SQLServerCentral Article

SQL Server 2022 Clusterless Distributed Availability Group

,

One customer had a very specific scenario:

  • They had an Always On Availability Group with Windows Server Failover Cluster
  • Each node had its own storage, so the witness was not disk-based but network-based
  • One node was in the cloud and the other was a physical server
  • The network was unstable, confirmed by a monitoring agent which detected the disconnections, even when the provider assured there were no issues
  • Some network blips caused the cluster to enter the resolving state, with its associated downtime, until the connectivity was restored between both nodes
  • One time, those issues caused the OS to get corrupted, when in one node the cluster service could no longer start, and the other node was unable to remove that one because the cluster was unhealthy

So, they want an availability group which doesn’t rely on the network or the cluster service. They don’t want automatic failovers because the network blips are too short and don’t deserve the downtime. Also, they won’t lose transactions on failover; the IT department can retry all operations that fail and fix records manually when needed. And they want the ability to do maintenance and migrations easily, with as little manual intervention as possible.

This was a perfect case for a distributed clusterless availability group, but there isn’t any documentation regarding that: all documentation indicates it requires the cluster service, otherwise it isn’t supported.
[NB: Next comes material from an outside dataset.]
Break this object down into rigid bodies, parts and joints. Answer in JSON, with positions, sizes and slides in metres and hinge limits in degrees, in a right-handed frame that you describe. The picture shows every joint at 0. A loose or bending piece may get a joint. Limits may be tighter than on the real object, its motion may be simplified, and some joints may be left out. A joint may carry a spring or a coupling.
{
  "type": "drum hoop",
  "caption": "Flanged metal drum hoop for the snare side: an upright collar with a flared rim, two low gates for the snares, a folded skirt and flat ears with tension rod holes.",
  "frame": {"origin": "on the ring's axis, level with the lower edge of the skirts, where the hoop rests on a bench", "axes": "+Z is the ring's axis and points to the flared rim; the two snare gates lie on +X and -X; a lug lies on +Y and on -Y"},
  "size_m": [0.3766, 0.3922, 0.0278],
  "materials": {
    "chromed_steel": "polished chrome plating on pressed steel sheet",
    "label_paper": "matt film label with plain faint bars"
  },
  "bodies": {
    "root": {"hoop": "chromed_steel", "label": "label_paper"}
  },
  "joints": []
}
Here are the advantages of clusterless availability groups:

  • Reduced complexity: you don’t need to share resources between the instances and don’t need to install additional features, so there are a few possible points of failure.
  • No dependency on the network: the cluster technology relies heavily on the network, and when it’s unstable or not 100% reliable, it causes downtimes.
  • Less dependencies: because you don’t have to share resources or install additional features, you can go straight to setup and use without special configurations or requirements.
  • Less prone to errors: because there are no other components that can fail, there will be less downtimes, and troubleshooting will be more straightforward.
  • Less overhead: the cluster technology consumes resources (CPU and network) checking for quorum, heartbeat, node status, resource availability, communication, and synchronization.
  • No need for shared storage: so, it works in heterogeneous environments, and you don’t need to spend additional money to set it up.

Also, here are the advantages of distributed availability groups:

  • Independence: different physical sites, different OS, different SQL Server versions, different domains, and different cloud providers allow for a more robust disaster recovery solution.
  • Automatic seeding: simplifies the initial data synchronization; no need for manual backup and restore.
  • Geographic distribution: allow different data centers in different geographic locations.
  • Allow poor network bandwidth: network traffic is reduced and simplified.
  • Simplified migration: to new hardware, OS, SQL Server version, etc.

But note, as in everything, there are disadvantages you must be aware of:

  • Not a high availability solution: there is no checking of the system’s health, so the copies are not synchronous, and it’s not recommended for critical systems or when the transactions cannot be retried.
  • This configuration is not supported by Microsoft, and you will certainly notice some errors; however, we expect future updates will make this fully supported because it works.
  • Contained availability groups don't work in the secondary datacenter (but will do in SQL Server 2025 using the clause AUTOSEEDING_SYSTEM_DATABASES). The primary datacenter can be a contained availability group, but those master/msdb databases won't synchronize with the secondary datacenter.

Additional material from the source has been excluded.